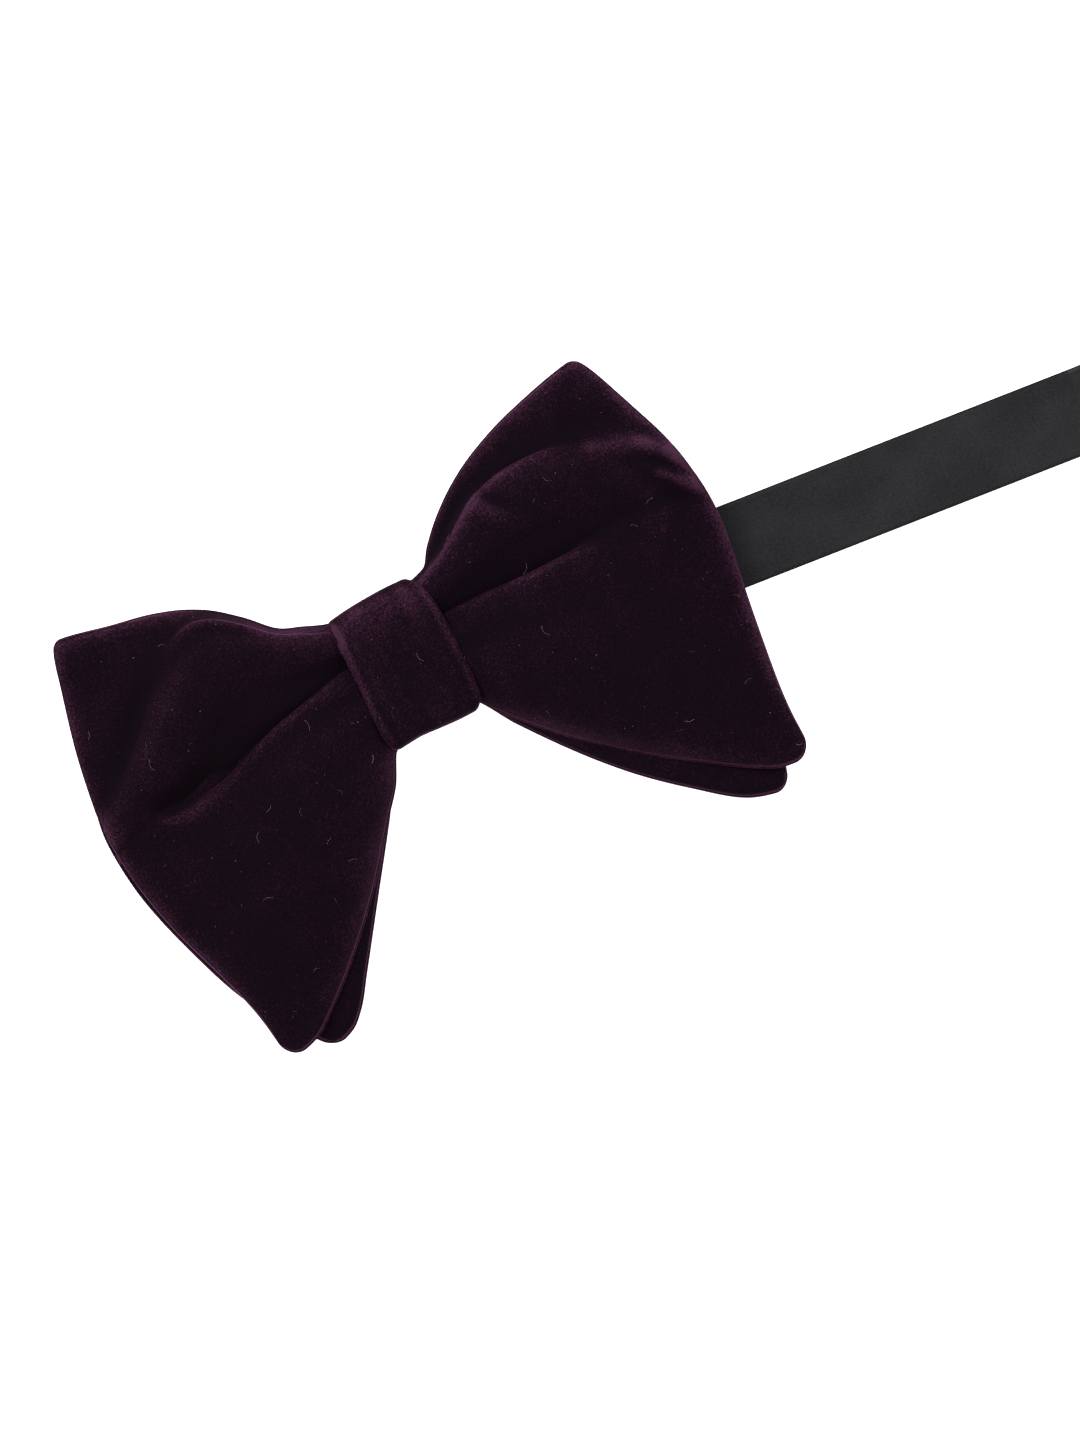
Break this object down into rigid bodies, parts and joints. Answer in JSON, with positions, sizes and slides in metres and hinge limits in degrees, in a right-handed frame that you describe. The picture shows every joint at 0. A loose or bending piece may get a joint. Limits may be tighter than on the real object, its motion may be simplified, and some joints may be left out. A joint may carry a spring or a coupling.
{
  "type": "bow tie",
  "caption": "Pre-tied butterfly bow tie in plum velvet, front and rear bow bound under a wrapped knot, on a flat black satin neck band with slider, hook and eye",
  "frame": {"origin": "on the resting surface, in the middle of the knot's flat back", "axes": "+X runs along the bow from its left wing to its right wing as a viewer sees its front, +Y from the bottom tips to the top corners, +Z out of the front of the knot"},
  "size_m": [0.3642, 0.1031, 0.0154],
  "materials": {
    "plum_velvet": "short dense pile, dark plum, bright only at grazing angles",
    "fleece": "soft non-woven interlining",
    "canvas": "woven stiffening canvas",
    "plum_thread": "matt sewing thread",
    "black_thread": "matt sewing thread",
    "black_satin": "smooth satin weave with a soft broad sheen",
    "band_interlining": "thin woven interlining",
    "dark_metal": "black-nickel plated stamping with fine brushing"
  },
  "bodies": {
    "bow": {"eye_bar_tack": "black_thread", "fixed_band_interlining": "band_interlining", "fixed_band_satin": "black_satin", "front_bow_back": "plum_velvet", "front_bow_face": "plum_velvet", "front_bow_interlining": "fleece", "knot_canvas": "canvas", "knot_closing_stitches": "plum_thread", "knot_wrap": "plum_velvet", "long_band_interlining": "band_interlining", "long_band_satin": "black_satin", "rear_bow_back": "plum_velvet", "rear_bow_face": "plum_velvet", "rear_bow_interlining": "fleece", "waist_binding_thread": "plum_thread"},
    "adjuster": {"adjuster": "dark_metal", "crossing_band_satin": "black_satin", "crossing_band_interlining": "band_interlining", "tail_end_satin": "black_satin", "tail_end_interlining": "band_interlining", "doubled_band_satin": "black_satin", "doubled_band_interlining": "band_interlining", "tail_band_satin": "black_satin", "tail_band_interlining": "band_interlining"},
    "band_end": {"hook_turn_satin": "black_satin", "hook_turn_interlining": "band_interlining"},
    "hook": {"hook": "dark_metal"},
    "eye": {"eye": "dark_metal"}
  },
  "joints": [
    {"name": "adjuster_slide", "type": "slide", "parent": "bow", "child": "adjuster", "axis": [0.9888, -0.1495, 0], "range_m": [0, 0.17], "deforming": ["long_band_satin", "long_band_interlining"]},
    {"name": "band_end_slide", "type": "slide", "parent": "adjuster", "child": "band_end", "axis": [0.9888, -0.1495, 0], "range_m": [-0.085, 0], "deforming": ["doubled_band_satin", "doubled_band_interlining", "tail_band_satin", "tail_band_interlining"]},
    {"name": "hook_hinge", "type": "hinge", "parent": "band_end", "child": "hook", "pos_m": [0.27784, -0.04412, 0.00131], "axis": [0.1495, 0.9888, 0], "range_deg": [-110, 100]},
    {"name": "eye_hinge", "type": "hinge", "parent": "bow", "child": "eye", "pos_m": [-0.05636, 0.00642, 0.00131], "axis": [0.1495, 0.9888, 0], "range_deg": [-100, 4]}
  ],
  "couplings": [
    {"joint": "band_end_slide", "follows": "adjuster_slide", "ratio": -0.5}
  ]
}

[Stated goal]: Repeat the data above exactly.

[Result for this task]:
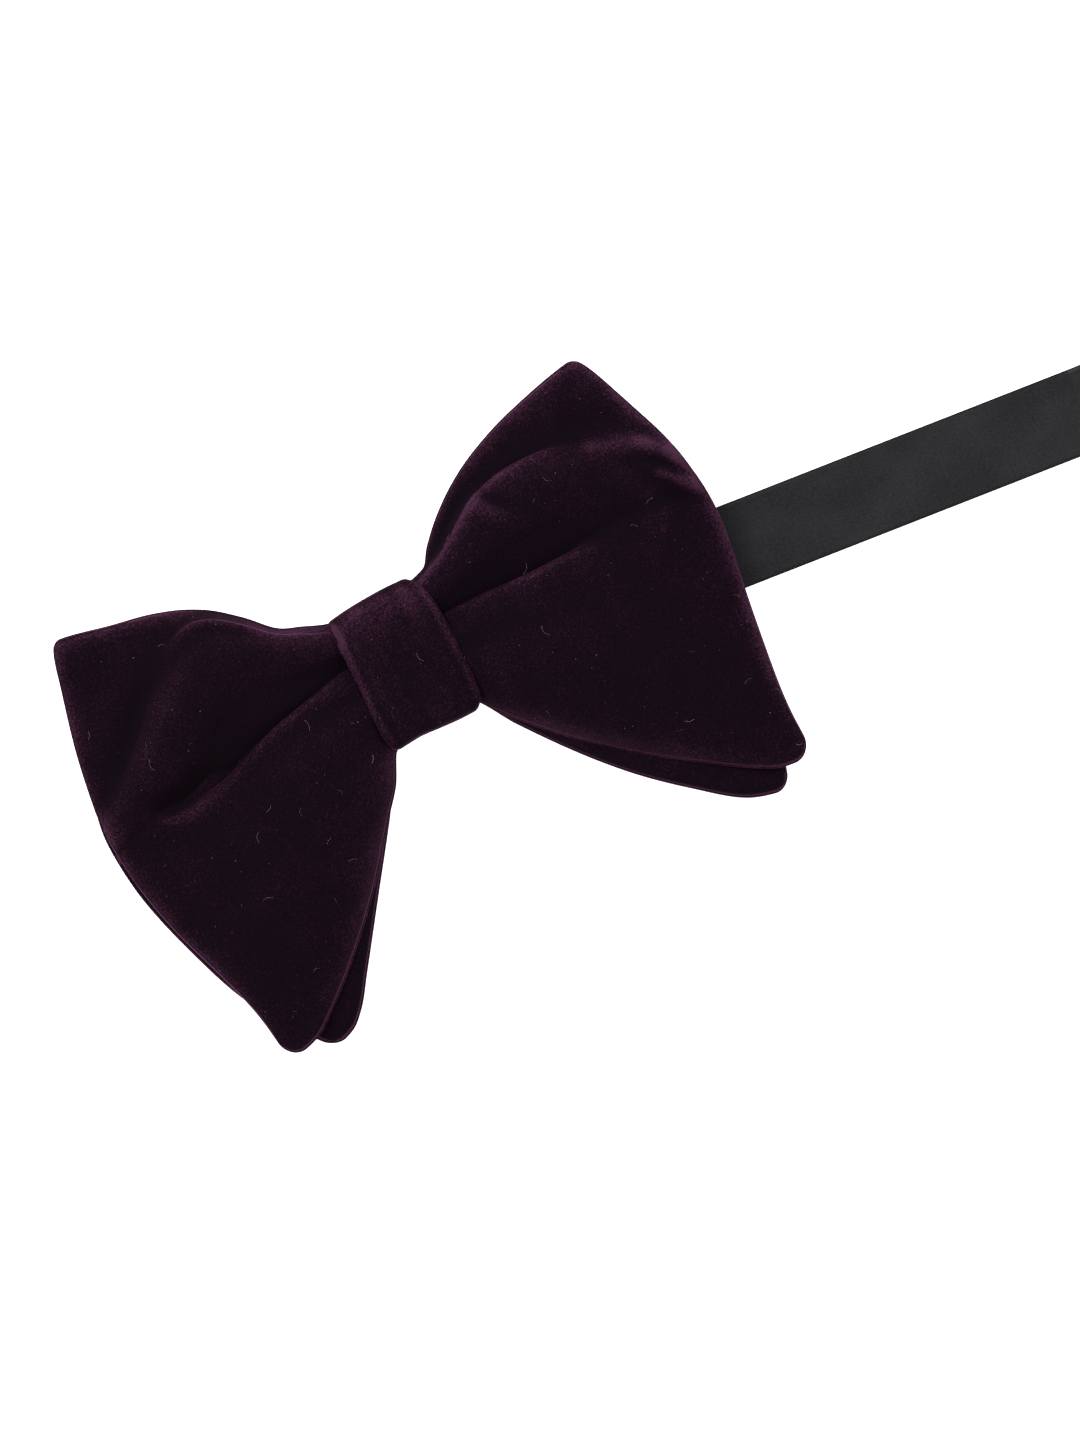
Break this object down into rigid bodies, parts and joints. Answer in JSON, with positions, sizes and slides in metres and hinge limits in degrees, in a right-handed frame that you describe. The picture shows every joint at 0. A loose or bending piece may get a joint. Limits may be tighter than on the real object, its motion may be simplified, and some joints may be left out. A joint may carry a spring or a coupling.
{
  "type": "bow tie",
  "caption": "Pre-tied butterfly bow tie in plum velvet, front and rear bow bound under a wrapped knot, on a flat black satin neck band with slider, hook and eye",
  "frame": {"origin": "on the resting surface, in the middle of the knot's flat back", "axes": "+X runs along the bow from its left wing to its right wing as a viewer sees its front, +Y from the bottom tips to the top corners, +Z out of the front of the knot"},
  "size_m": [0.3642, 0.1031, 0.0154],
  "materials": {
    "plum_velvet": "short dense pile, dark plum, bright only at grazing angles",
    "fleece": "soft non-woven interlining",
    "canvas": "woven stiffening canvas",
    "plum_thread": "matt sewing thread",
    "black_thread": "matt sewing thread",
    "black_satin": "smooth satin weave with a soft broad sheen",
    "band_interlining": "thin woven interlining",
    "dark_metal": "black-nickel plated stamping with fine brushing"
  },
  "bodies": {
    "bow": {"eye_bar_tack": "black_thread", "fixed_band_interlining": "band_interlining", "fixed_band_satin": "black_satin", "front_bow_back": "plum_velvet", "front_bow_face": "plum_velvet", "front_bow_interlining": "fleece", "knot_canvas": "canvas", "knot_closing_stitches": "plum_thread", "knot_wrap": "plum_velvet", "long_band_interlining": "band_interlining", "long_band_satin": "black_satin", "rear_bow_back": "plum_velvet", "rear_bow_face": "plum_velvet", "rear_bow_interlining": "fleece", "waist_binding_thread": "plum_thread"},
    "adjuster": {"adjuster": "dark_metal", "crossing_band_satin": "black_satin", "crossing_band_interlining": "band_interlining", "tail_end_satin": "black_satin", "tail_end_interlining": "band_interlining", "doubled_band_satin": "black_satin", "doubled_band_interlining": "band_interlining", "tail_band_satin": "black_satin", "tail_band_interlining": "band_interlining"},
    "band_end": {"hook_turn_satin": "black_satin", "hook_turn_interlining": "band_interlining"},
    "hook": {"hook": "dark_metal"},
    "eye": {"eye": "dark_metal"}
  },
  "joints": [
    {"name": "adjuster_slide", "type": "slide", "parent": "bow", "child": "adjuster", "axis": [0.9888, -0.1495, 0], "range_m": [0, 0.17], "deforming": ["long_band_satin", "long_band_interlining"]},
    {"name": "band_end_slide", "type": "slide", "parent": "adjuster", "child": "band_end", "axis": [0.9888, -0.1495, 0], "range_m": [-0.085, 0], "deforming": ["doubled_band_satin", "doubled_band_interlining", "tail_band_satin", "tail_band_interlining"]},
    {"name": "hook_hinge", "type": "hinge", "parent": "band_end", "child": "hook", "pos_m": [0.27784, -0.04412, 0.00131], "axis": [0.1495, 0.9888, 0], "range_deg": [-110, 100]},
    {"name": "eye_hinge", "type": "hinge", "parent": "bow", "child": "eye", "pos_m": [-0.05636, 0.00642, 0.00131], "axis": [0.1495, 0.9888, 0], "range_deg": [-100, 4]}
  ],
  "couplings": [
    {"joint": "band_end_slide", "follows": "adjuster_slide", "ratio": -0.5}
  ]
}